Instructions to follow » Restate all of the data exactly.

Data segment »
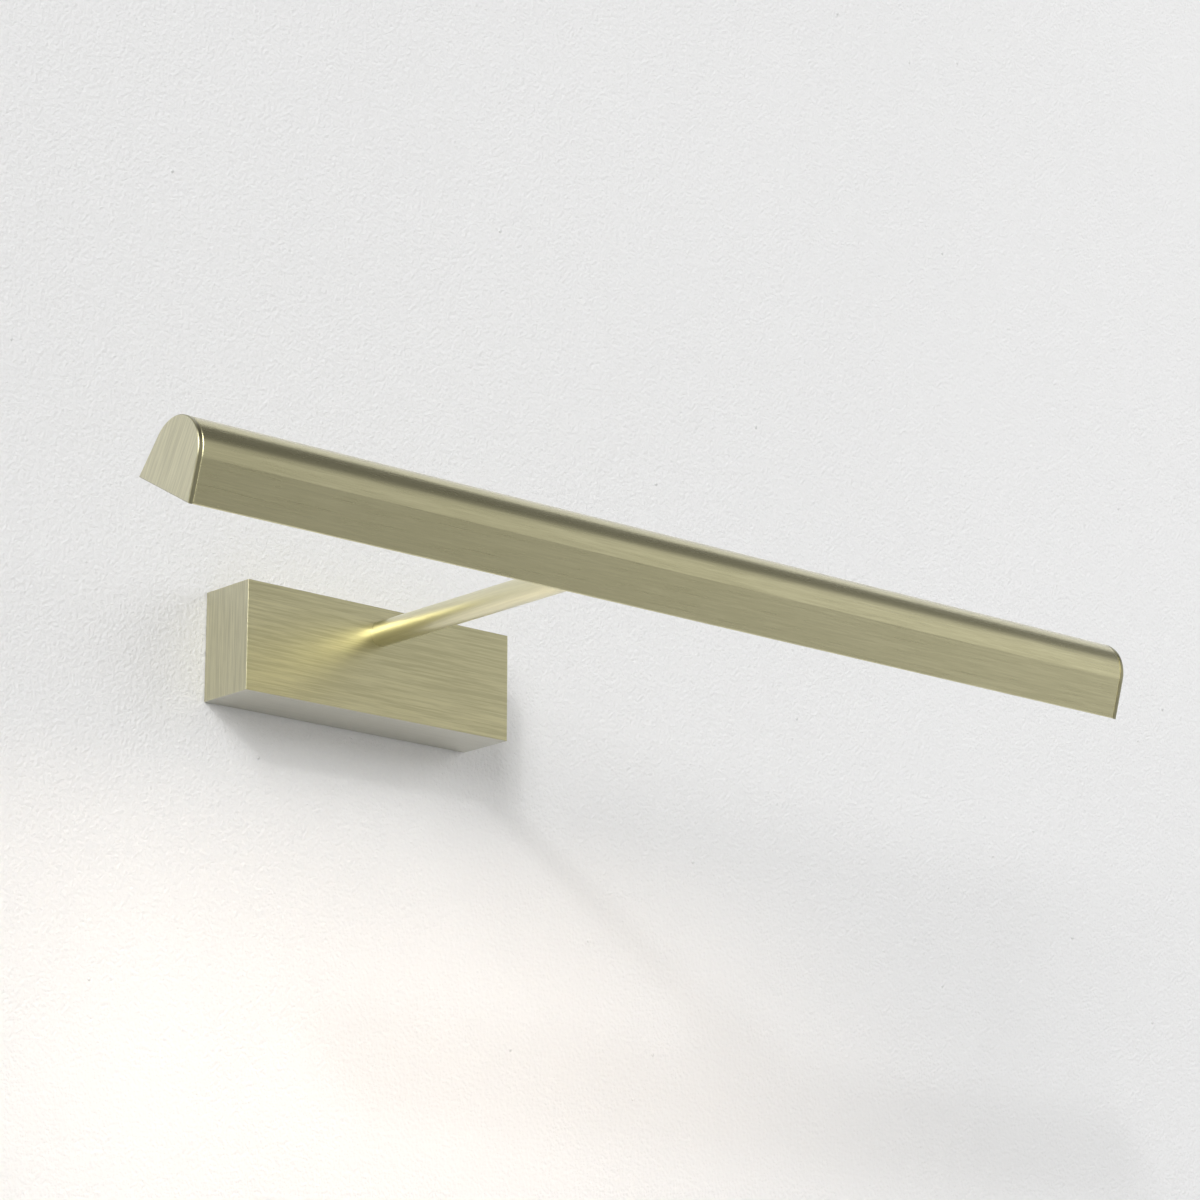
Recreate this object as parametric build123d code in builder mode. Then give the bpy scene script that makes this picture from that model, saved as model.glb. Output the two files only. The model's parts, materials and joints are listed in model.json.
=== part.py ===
from build123d import *
import os
from math import cos, radians, sin, tan

# Wall-mounted picture light: a wall box with the driver in it, a straight arm, and a long
# arched head with a row of LEDs that tilts on a friction pivot at the arm's end.
#
# Millimetres. X runs along the head, Z is up and the wall is the plane Y = 0, with the light
# on its -Y side. The origin is the centre of the wall box's open back, on the wall.
# The head is built as it hangs at rest, leaning by REST_TILT.

# Fits between pieces
RUN = 0.05        # gap between pieces that turn against each other
SEAT = 0.02       # gap between pieces that are screwed or pushed together
THREAD = 0.02     # threads are plain cylinders, their holes this much larger

# Wall box
BOX_W = 116.0
BOX_H = 39.0
BOX_D = 24.0
BOX_WALL = 1.2
BOX_EDGE_R = 0.15
BOX_IN_FRONT = BOX_D - BOX_WALL      # depth of the cover's inner front face

# Back plate, which is screwed to the wall and carries the cover on two ears
PLATE_W = 113.0
PLATE_H = 36.2
PLATE_T = 1.5
SLOT_X = 46.0
SLOT_L = 9.0
SLOT_R = 2.25
EAR_X = 48.0
EAR_W = 12.0
EAR_D = 14.0
COVER_SCREW_Y = -8.0
M3_R = 1.5
M3_HEAD_R = 2.75
M3_HEAD_T = 1.6
M3_CLEAR_R = 1.65
DRIVE_R = 1.15       # across-corner radius of a small hex socket
DRIVE_DEPTH = 1.0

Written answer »
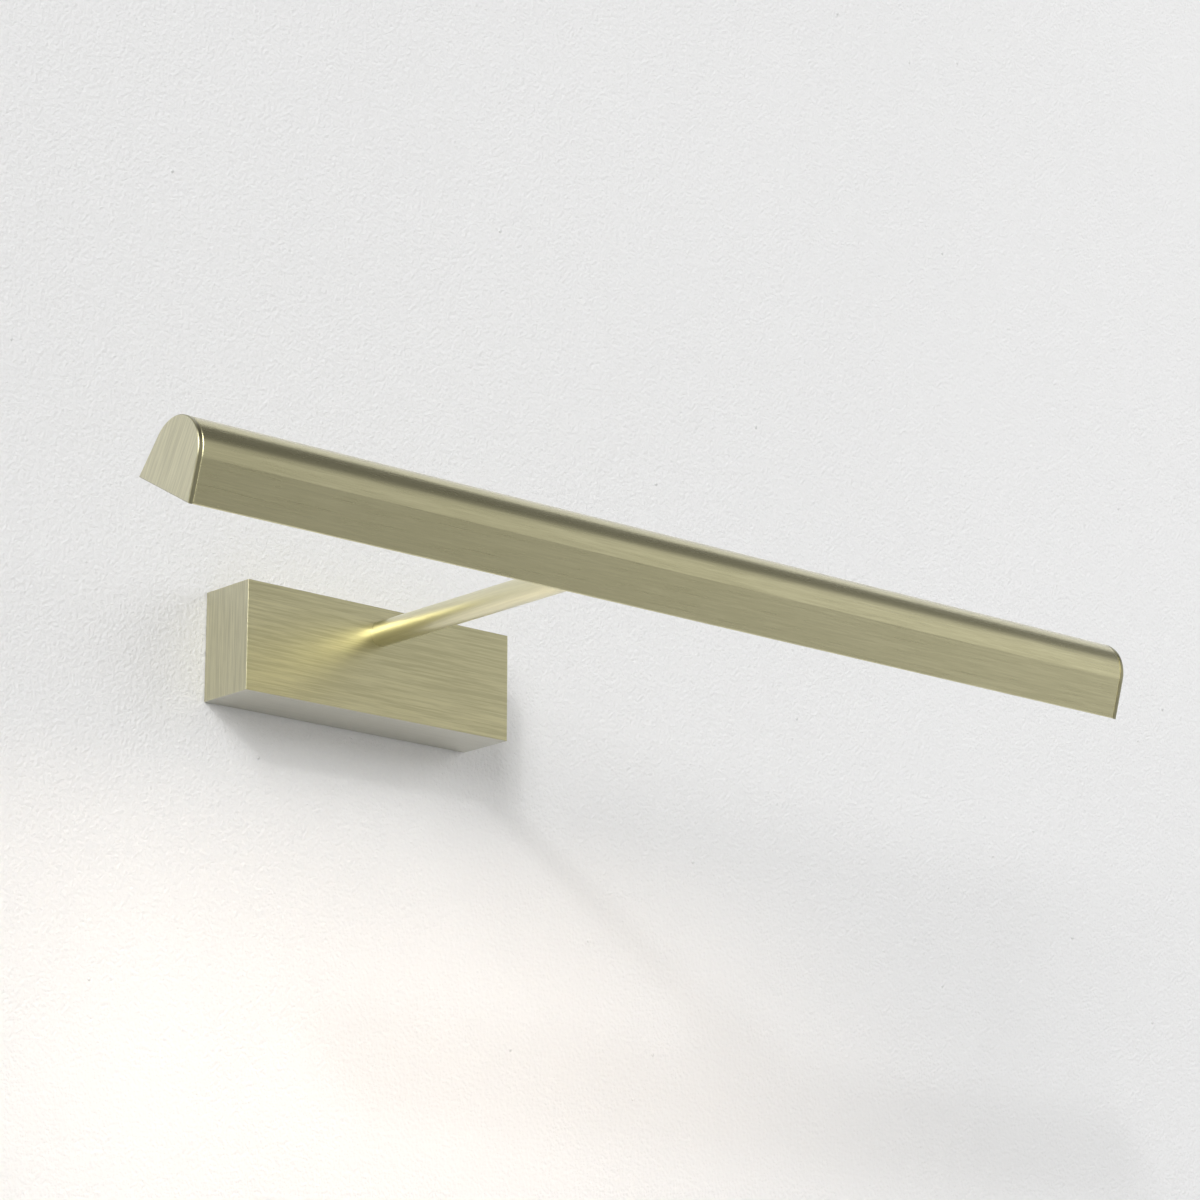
Recreate this object as parametric build123d code in builder mode. Then give the bpy scene script that makes this picture from that model, saved as model.glb. Output the two files only. The model's parts, materials and joints are listed in model.json.
=== part.py ===
from build123d import *
import os
from math import cos, radians, sin, tan

# Wall-mounted picture light: a wall box with the driver in it, a straight arm, and a long
# arched head with a row of LEDs that tilts on a friction pivot at the arm's end.
#
# Millimetres. X runs along the head, Z is up and the wall is the plane Y = 0, with the light
# on its -Y side. The origin is the centre of the wall box's open back, on the wall.
# The head is built as it hangs at rest, leaning by REST_TILT.

# Fits between pieces
RUN = 0.05        # gap between pieces that turn against each other
SEAT = 0.02       # gap between pieces that are screwed or pushed together
THREAD = 0.02     # threads are plain cylinders, their holes this much larger

# Wall box
BOX_W = 116.0
BOX_H = 39.0
BOX_D = 24.0
BOX_WALL = 1.2
BOX_EDGE_R = 0.15
BOX_IN_FRONT = BOX_D - BOX_WALL      # depth of the cover's inner front face

# Back plate, which is screwed to the wall and carries the cover on two ears
PLATE_W = 113.0
PLATE_H = 36.2
PLATE_T = 1.5
SLOT_X = 46.0
SLOT_L = 9.0
SLOT_R = 2.25
EAR_X = 48.0
EAR_W = 12.0
EAR_D = 14.0
COVER_SCREW_Y = -8.0
M3_R = 1.5
M3_HEAD_R = 2.75
M3_HEAD_T = 1.6
M3_CLEAR_R = 1.65
DRIVE_R = 1.15       # across-corner radius of a small hex socket
DRIVE_DEPTH = 1.0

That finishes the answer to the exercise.